= The records =
>>>>
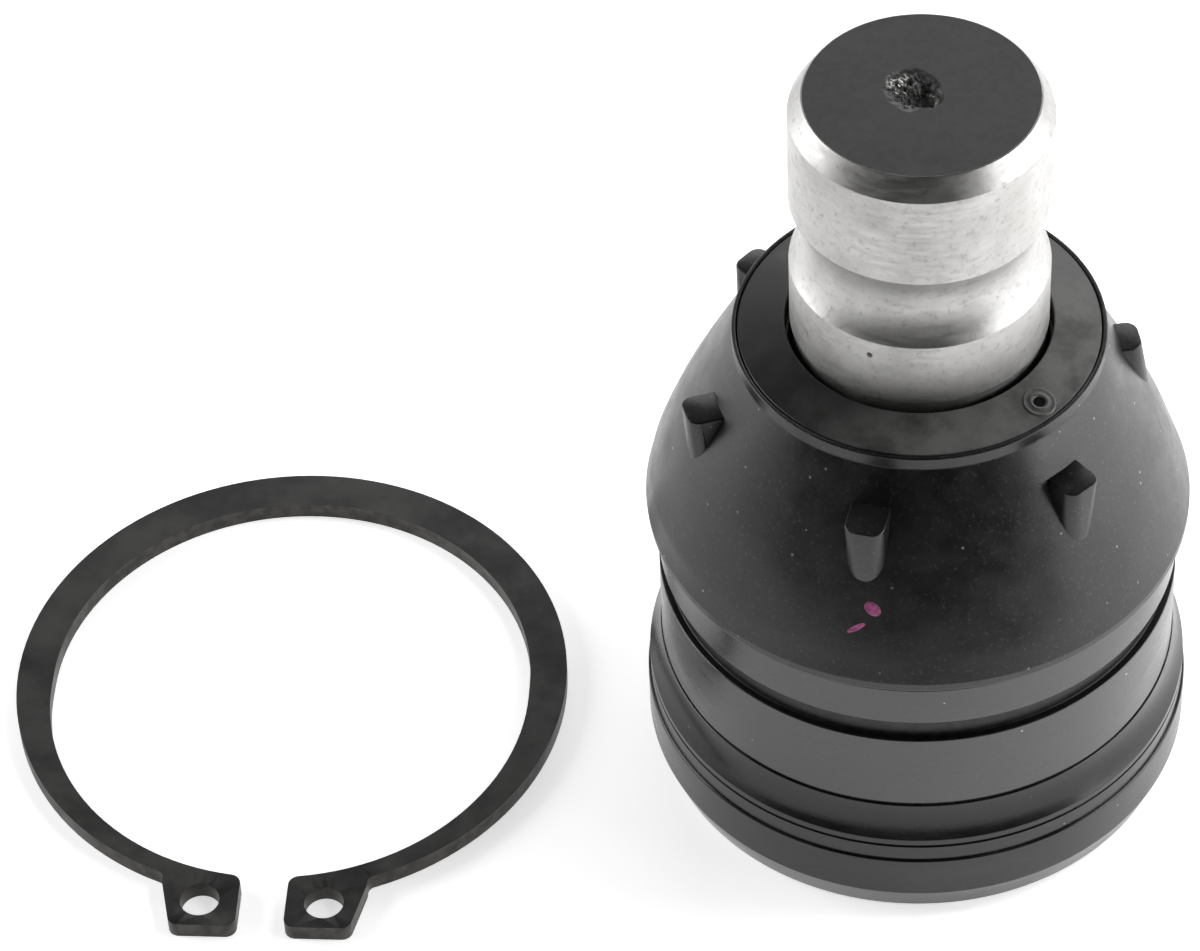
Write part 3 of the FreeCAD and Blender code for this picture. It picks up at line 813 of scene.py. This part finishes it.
<<<<
>>>>
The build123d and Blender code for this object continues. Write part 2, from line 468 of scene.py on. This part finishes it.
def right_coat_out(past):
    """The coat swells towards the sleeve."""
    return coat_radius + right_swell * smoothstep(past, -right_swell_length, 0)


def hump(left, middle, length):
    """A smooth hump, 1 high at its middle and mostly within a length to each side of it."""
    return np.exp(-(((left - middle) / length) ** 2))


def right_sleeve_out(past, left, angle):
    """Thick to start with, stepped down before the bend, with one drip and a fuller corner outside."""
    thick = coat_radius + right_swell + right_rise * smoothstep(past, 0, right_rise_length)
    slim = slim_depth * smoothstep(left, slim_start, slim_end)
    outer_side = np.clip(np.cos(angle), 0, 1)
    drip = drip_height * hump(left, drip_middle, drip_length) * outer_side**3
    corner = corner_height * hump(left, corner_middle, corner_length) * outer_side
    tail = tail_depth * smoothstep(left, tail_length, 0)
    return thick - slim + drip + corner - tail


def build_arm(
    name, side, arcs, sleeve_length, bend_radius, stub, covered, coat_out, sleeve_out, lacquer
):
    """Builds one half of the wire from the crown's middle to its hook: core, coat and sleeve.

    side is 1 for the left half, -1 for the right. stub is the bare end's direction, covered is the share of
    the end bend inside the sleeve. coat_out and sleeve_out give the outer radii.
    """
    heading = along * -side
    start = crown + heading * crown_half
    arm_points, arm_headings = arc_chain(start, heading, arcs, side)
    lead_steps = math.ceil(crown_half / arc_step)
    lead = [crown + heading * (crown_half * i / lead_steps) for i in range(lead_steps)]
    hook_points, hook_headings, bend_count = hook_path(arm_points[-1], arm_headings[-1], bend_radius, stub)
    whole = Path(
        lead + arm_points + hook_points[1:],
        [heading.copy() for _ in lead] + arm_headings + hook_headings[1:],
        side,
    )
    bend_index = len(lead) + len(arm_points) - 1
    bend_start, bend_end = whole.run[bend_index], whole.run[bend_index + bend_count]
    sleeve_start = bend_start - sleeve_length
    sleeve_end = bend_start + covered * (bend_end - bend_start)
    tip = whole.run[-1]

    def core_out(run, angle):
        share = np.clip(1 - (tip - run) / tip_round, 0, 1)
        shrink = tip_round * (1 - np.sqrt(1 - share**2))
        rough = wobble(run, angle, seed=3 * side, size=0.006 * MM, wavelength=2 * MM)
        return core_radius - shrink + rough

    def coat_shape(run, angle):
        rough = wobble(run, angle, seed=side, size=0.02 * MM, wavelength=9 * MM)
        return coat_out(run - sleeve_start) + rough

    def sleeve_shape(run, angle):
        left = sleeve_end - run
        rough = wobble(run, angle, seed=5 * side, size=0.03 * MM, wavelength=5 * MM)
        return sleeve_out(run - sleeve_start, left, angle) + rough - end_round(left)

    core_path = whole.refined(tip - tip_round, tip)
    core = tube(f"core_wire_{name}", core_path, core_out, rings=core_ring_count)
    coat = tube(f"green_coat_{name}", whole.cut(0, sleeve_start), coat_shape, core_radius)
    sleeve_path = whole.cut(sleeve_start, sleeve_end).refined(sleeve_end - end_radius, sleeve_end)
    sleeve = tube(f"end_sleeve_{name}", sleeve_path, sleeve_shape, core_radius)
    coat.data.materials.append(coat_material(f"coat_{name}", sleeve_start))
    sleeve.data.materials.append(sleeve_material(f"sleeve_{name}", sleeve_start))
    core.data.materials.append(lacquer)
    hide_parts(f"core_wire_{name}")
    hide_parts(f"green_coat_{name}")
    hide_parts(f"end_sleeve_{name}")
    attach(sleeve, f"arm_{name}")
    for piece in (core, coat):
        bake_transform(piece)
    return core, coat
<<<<
>>>>
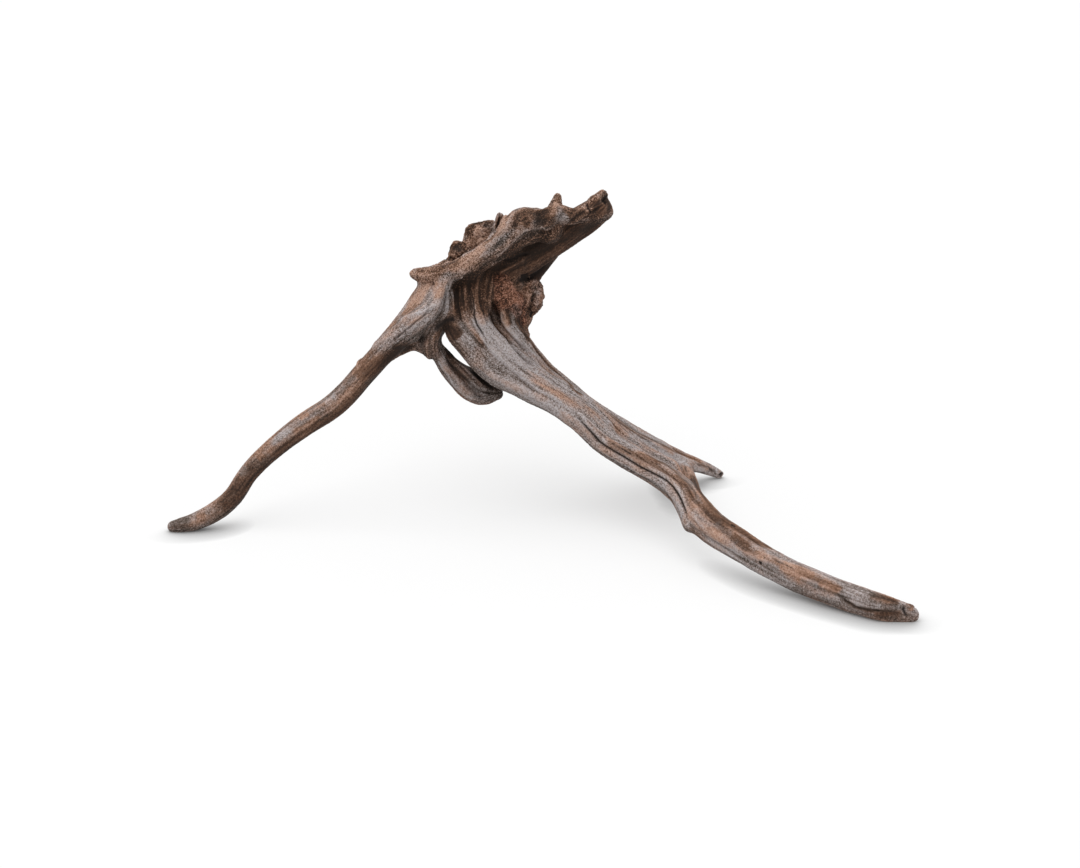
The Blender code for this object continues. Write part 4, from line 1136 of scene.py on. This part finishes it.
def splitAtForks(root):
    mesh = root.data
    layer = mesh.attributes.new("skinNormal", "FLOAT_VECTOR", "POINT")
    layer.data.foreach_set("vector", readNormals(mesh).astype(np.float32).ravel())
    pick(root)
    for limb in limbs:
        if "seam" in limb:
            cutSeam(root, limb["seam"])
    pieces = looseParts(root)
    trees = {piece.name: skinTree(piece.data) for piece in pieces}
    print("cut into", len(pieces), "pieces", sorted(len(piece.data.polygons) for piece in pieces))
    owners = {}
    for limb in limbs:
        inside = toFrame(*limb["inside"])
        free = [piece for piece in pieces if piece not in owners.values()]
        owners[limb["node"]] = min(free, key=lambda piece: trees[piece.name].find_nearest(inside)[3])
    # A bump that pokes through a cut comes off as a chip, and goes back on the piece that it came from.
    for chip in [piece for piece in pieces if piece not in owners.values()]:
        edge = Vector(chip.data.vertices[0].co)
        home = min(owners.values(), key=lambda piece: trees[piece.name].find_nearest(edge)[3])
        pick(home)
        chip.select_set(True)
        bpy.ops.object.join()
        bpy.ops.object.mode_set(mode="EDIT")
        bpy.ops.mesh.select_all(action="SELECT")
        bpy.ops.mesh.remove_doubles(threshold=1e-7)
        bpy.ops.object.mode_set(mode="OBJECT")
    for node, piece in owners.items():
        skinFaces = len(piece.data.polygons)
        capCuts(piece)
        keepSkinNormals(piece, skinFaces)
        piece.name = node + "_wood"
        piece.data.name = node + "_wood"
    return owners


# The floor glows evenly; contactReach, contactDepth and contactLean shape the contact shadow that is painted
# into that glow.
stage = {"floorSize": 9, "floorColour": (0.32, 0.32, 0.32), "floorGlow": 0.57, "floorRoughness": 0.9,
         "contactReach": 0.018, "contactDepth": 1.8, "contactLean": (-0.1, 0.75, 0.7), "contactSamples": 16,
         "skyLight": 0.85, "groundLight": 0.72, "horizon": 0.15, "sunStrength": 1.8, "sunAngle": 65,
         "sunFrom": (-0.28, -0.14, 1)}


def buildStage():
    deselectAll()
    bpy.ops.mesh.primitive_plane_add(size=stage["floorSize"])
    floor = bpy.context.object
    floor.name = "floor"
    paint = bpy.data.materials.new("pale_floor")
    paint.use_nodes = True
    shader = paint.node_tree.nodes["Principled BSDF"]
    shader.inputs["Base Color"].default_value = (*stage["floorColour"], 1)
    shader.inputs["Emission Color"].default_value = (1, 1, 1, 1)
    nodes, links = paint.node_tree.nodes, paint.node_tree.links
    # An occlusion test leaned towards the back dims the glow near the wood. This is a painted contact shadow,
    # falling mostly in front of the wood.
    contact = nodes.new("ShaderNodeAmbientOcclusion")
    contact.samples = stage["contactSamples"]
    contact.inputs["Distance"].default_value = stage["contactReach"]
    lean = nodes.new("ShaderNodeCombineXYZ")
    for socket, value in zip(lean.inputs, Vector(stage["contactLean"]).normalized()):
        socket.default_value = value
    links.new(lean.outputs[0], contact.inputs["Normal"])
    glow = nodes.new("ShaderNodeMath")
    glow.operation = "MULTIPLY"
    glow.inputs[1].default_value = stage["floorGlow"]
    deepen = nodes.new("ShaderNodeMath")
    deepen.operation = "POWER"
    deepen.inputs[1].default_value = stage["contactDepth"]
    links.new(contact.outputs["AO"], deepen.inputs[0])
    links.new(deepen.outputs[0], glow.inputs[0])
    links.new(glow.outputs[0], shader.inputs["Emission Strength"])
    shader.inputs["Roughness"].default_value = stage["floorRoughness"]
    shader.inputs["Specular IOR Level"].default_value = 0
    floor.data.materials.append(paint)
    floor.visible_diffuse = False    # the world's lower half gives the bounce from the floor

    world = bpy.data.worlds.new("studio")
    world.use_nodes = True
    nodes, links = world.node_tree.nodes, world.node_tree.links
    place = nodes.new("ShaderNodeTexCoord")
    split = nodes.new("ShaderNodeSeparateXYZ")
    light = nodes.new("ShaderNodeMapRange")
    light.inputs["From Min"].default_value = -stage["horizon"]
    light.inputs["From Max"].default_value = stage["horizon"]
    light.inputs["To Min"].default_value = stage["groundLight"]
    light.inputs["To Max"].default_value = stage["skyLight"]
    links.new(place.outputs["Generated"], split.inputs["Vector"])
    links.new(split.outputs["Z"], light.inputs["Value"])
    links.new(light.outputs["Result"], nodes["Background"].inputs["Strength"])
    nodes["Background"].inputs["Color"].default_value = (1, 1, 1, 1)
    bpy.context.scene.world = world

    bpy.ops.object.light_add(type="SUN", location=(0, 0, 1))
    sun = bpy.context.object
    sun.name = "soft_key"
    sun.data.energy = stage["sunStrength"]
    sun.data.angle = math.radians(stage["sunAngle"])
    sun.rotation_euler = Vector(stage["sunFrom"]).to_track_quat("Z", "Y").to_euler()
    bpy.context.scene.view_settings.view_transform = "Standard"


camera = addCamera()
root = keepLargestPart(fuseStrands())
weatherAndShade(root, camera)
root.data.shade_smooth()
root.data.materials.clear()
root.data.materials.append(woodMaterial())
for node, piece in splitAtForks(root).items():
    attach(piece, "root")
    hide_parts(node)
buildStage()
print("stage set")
<<<<
= Task goal =
Reproduce word for word the material above, beginning with the line that contains "The build123d and" and ending with the line that contains "return np.exp(-(((left - middle)".

= Right answer =
The build123d and Blender code for this object continues. Write part 2, from line 468 of scene.py on. This part finishes it.
def right_coat_out(past):
    """The coat swells towards the sleeve."""
    return coat_radius + right_swell * smoothstep(past, -right_swell_length, 0)


def hump(left, middle, length):
    """A smooth hump, 1 high at its middle and mostly within a length to each side of it."""
    return np.exp(-(((left - middle) / length) ** 2))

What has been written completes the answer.